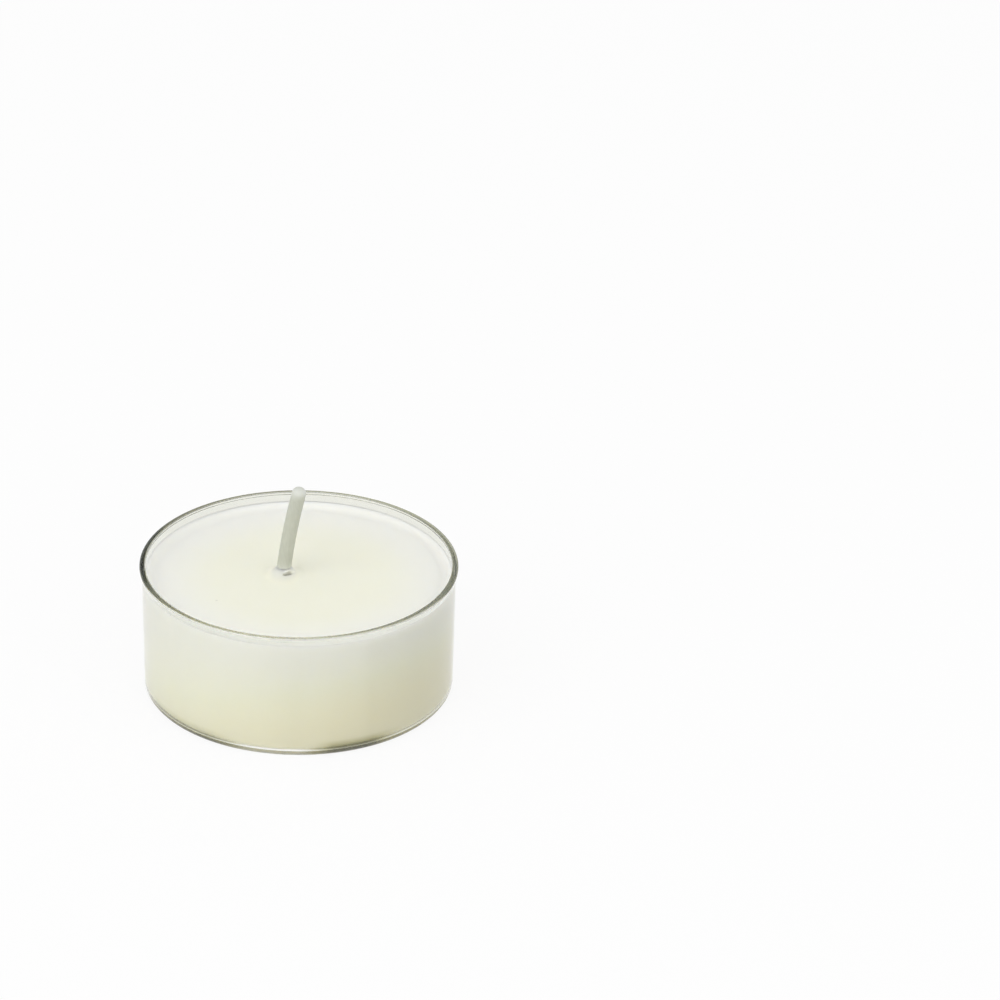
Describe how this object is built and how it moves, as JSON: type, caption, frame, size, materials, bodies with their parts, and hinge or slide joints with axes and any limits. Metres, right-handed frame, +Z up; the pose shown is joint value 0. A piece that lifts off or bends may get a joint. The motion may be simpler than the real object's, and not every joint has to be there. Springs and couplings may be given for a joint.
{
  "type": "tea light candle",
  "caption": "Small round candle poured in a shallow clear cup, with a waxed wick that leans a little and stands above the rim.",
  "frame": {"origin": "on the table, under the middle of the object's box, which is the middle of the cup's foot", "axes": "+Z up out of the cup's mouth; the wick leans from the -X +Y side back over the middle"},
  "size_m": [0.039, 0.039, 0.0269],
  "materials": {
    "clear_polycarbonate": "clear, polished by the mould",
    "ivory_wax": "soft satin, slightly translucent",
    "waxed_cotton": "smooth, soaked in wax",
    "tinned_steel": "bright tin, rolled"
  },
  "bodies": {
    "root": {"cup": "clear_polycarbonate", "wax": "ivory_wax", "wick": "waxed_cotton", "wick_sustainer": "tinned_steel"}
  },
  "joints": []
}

★ ★ ★ ★ ★

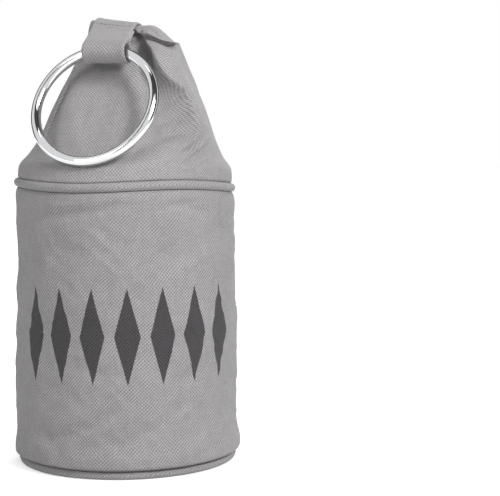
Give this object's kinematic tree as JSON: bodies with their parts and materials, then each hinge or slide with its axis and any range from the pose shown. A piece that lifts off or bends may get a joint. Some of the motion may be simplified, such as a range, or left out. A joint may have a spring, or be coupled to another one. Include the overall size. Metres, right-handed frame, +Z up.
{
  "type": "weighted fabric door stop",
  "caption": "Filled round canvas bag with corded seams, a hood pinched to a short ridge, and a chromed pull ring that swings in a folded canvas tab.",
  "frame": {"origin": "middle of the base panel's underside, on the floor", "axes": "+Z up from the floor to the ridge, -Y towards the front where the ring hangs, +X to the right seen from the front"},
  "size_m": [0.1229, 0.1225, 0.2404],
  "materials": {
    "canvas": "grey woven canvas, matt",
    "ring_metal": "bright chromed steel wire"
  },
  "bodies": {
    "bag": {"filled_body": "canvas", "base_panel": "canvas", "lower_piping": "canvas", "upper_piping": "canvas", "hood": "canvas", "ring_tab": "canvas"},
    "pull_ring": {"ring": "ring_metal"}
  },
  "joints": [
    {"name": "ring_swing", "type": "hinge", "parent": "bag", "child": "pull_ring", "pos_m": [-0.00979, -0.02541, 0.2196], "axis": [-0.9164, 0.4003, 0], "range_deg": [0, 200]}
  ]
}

★ ★ ★ ★ ★

» What is being asked: Using the records above, copy each line that contains "joints".

» Finished exercise:
Describe how this object is built and how it moves, as JSON: type, caption, frame, size, materials, bodies with their parts, and hinge or slide joints with axes and any limits. Metres, right-handed frame, +Z up; the pose shown is joint value 0. A piece that lifts off or bends may get a joint. The motion may be simpler than the real object's, and not every joint has to be there. Springs and couplings may be given for a joint.
  "joints": []
  "joints": [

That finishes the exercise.